- TASK TO CARRY OUT:
The complete listing should be restated exactly.

- INFORMATION SUPPLIED:

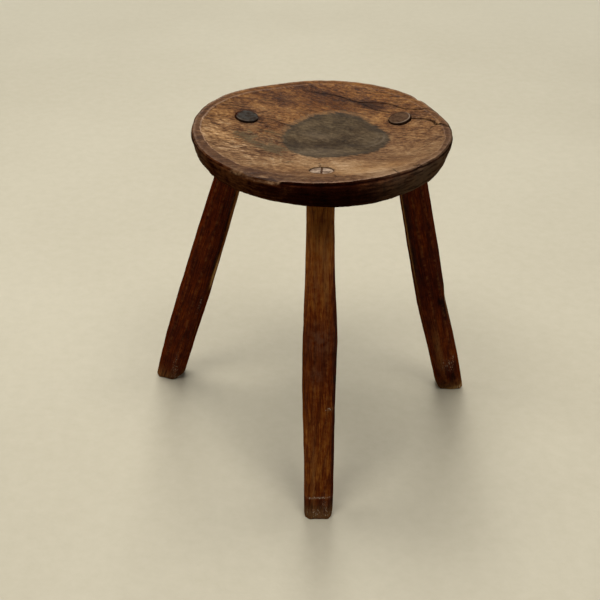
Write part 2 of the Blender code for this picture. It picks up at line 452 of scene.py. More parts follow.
def seat_mesh():
    """The slab before its mortises and cracks are cut."""
    share, angle = polar(*disc_grid(TOP_CELLS))
    x = share * top_reach(angle) * np.cos(angle)
    y = share * top_reach(angle) * np.sin(angle)
    depth = top_depth(x, y)
    faces = grid_faces(TOP_CELLS, TOP_CELLS)
    loop = grid_rim(TOP_CELLS, TOP_CELLS)
    angle = angle[loop]
    rings = side_rings(angle, depth[loop])
    first = len(x)
    size = len(loop)
    skirt = [(first + (i + 1) % size, first + i, loop[i], loop[(i + 1) % size]) for i in range(size)]
    skirt += loft_faces(len(rings), size, first)
    outer = first + (len(rings) - 1) * size
    for reach_share in UNDERSIDE_SHARES:
        inner = outer + size
        if size > UNDERSIDE_LEAST_POINTS:
            skirt += half_ring_faces(outer, inner, size)
            angle = angle[::2]
        else:
            skirt += loft_faces(2, size, outer)
        radius = outline(angle) * reach_share
        ring = flat(radius * np.cos(angle), radius * np.sin(angle))
        usual = SIDE_DEPTH[-1] * thickness_share(ring[:, 0], ring[:, 1])
        ring[:, 2] = usual - UNDERSIDE_LIFT - 0.5 * noise(ring, 20, 31)
        rings.append(ring)
        size = len(angle)
        outer = inner
    rings.append(np.array(((0.0, 0.0, SIDE_DEPTH[-1] * MIDDLE_SHARE - UNDERSIDE_LIFT),)))
    skirt += [(outer + size, outer + i, outer + (i + 1) % size) for i in range(size)]
    faces += [face[::-1] for face in skirt]
    return mesh_object("seat_slab", seat_world(*np.vstack((np.column_stack((x, y, depth)), *rings)).T), faces)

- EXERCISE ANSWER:
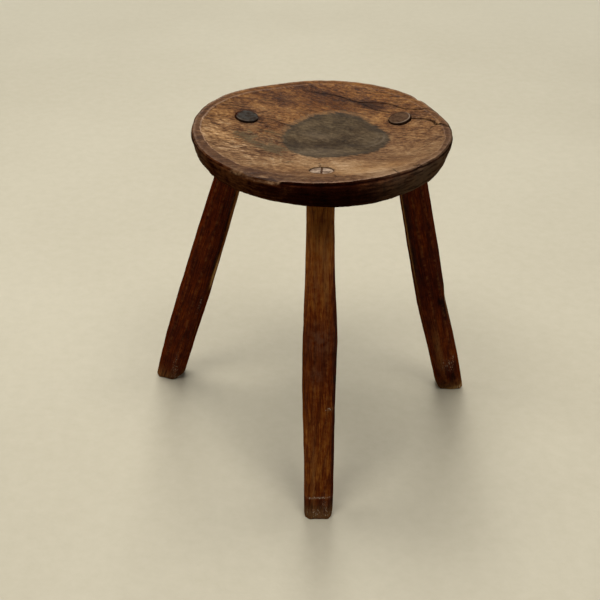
Write part 2 of the Blender code for this picture. It picks up at line 452 of scene.py. More parts follow.
def seat_mesh():
    """The slab before its mortises and cracks are cut."""
    share, angle = polar(*disc_grid(TOP_CELLS))
    x = share * top_reach(angle) * np.cos(angle)
    y = share * top_reach(angle) * np.sin(angle)
    depth = top_depth(x, y)
    faces = grid_faces(TOP_CELLS, TOP_CELLS)
    loop = grid_rim(TOP_CELLS, TOP_CELLS)
    angle = angle[loop]
    rings = side_rings(angle, depth[loop])
    first = len(x)
    size = len(loop)
    skirt = [(first + (i + 1) % size, first + i, loop[i], loop[(i + 1) % size]) for i in range(size)]
    skirt += loft_faces(len(rings), size, first)
    outer = first + (len(rings) - 1) * size
    for reach_share in UNDERSIDE_SHARES:
        inner = outer + size
        if size > UNDERSIDE_LEAST_POINTS:
            skirt += half_ring_faces(outer, inner, size)
            angle = angle[::2]
        else:
            skirt += loft_faces(2, size, outer)
        radius = outline(angle) * reach_share
        ring = flat(radius * np.cos(angle), radius * np.sin(angle))
        usual = SIDE_DEPTH[-1] * thickness_share(ring[:, 0], ring[:, 1])
        ring[:, 2] = usual - UNDERSIDE_LIFT - 0.5 * noise(ring, 20, 31)
        rings.append(ring)
        size = len(angle)
        outer = inner
    rings.append(np.array(((0.0, 0.0, SIDE_DEPTH[-1] * MIDDLE_SHARE - UNDERSIDE_LIFT),)))
    skirt += [(outer + size, outer + i, outer + (i + 1) % size) for i in range(size)]
    faces += [face[::-1] for face in skirt]
    return mesh_object("seat_slab", seat_world(*np.vstack((np.column_stack((x, y, depth)), *rings)).T), faces)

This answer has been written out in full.